Where Superheroes and Sisyphus Meet

by Kelly Amis

Portrait_hr3 Early in Davis Guggenheim’s education documentary “Waiting for Superman,” star Geoffrey Canada explains the title’s origin: as a child, Canada was devastated to learn that Superman didn’t exist, because who else would come save his troubled South Bronx neighborhood?

Today, Canada embodies a real-life version of the superhero he longed for, at least for several thousand families in New York City. Canada has embraced an entire community—100 blocks in Harlem—with a multifaceted effort to break the cycles of illiteracy, poverty and crime that have ravaged lives there for decades, including and especially by ensuring that every child receives a rigorous education. The results, so far, have been tremendous. 

Success stories like this make me cry, but another story Canada relates in “Superman” made me laugh out loud (in a very quiet theater).

Once he became an adult, Canada explains, he decided to go study what was wrong with the public education system so he “could fix it.” After earning a master’s degree from Harvard, he figured this would take “two, maybe three years.” That was 35 years ago.

I didn’t laugh because this overreached; I laughed because I had thought the exact same thing when I first started working in education reform, in my case, about 20 years ago.

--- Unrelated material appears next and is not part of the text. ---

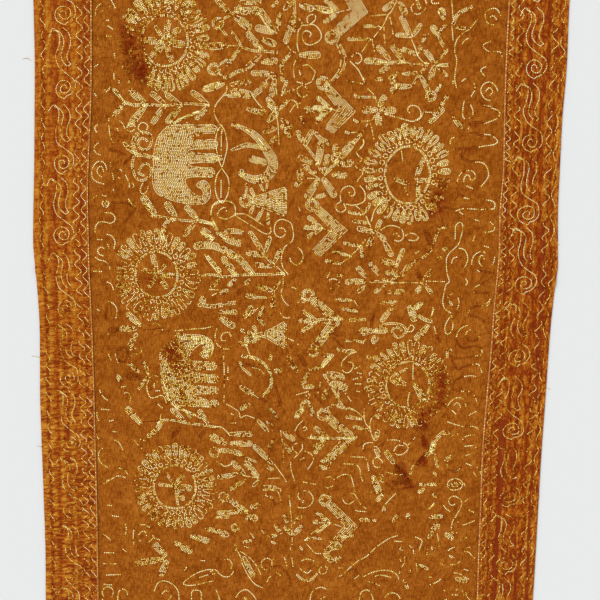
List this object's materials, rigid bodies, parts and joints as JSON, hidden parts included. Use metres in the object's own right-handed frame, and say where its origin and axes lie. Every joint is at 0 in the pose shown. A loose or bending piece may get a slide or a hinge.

During my senior year in college, posters announcing a new program suddenly appeared everywhere on campus. Created by a twenty-two year-old named Wendy Kopp, Teach for America would send recent college grads into “under-resourced” American public schools to teach for two years, following the Peace Corps model. This struck me as the perfect way to give something back for the privileged educational opportunities I had enjoyed.

After graduation and an intense, hot summer training with 499 other idealists, I received my placement: I would be teaching fourth and fifth grades—simultaneously—in South Central, Los Angeles. (Teaching two grades at one time is a ridiculous situation for any teacher, let alone a new one, but it happens in schools where the children’s needs are not the first priority.)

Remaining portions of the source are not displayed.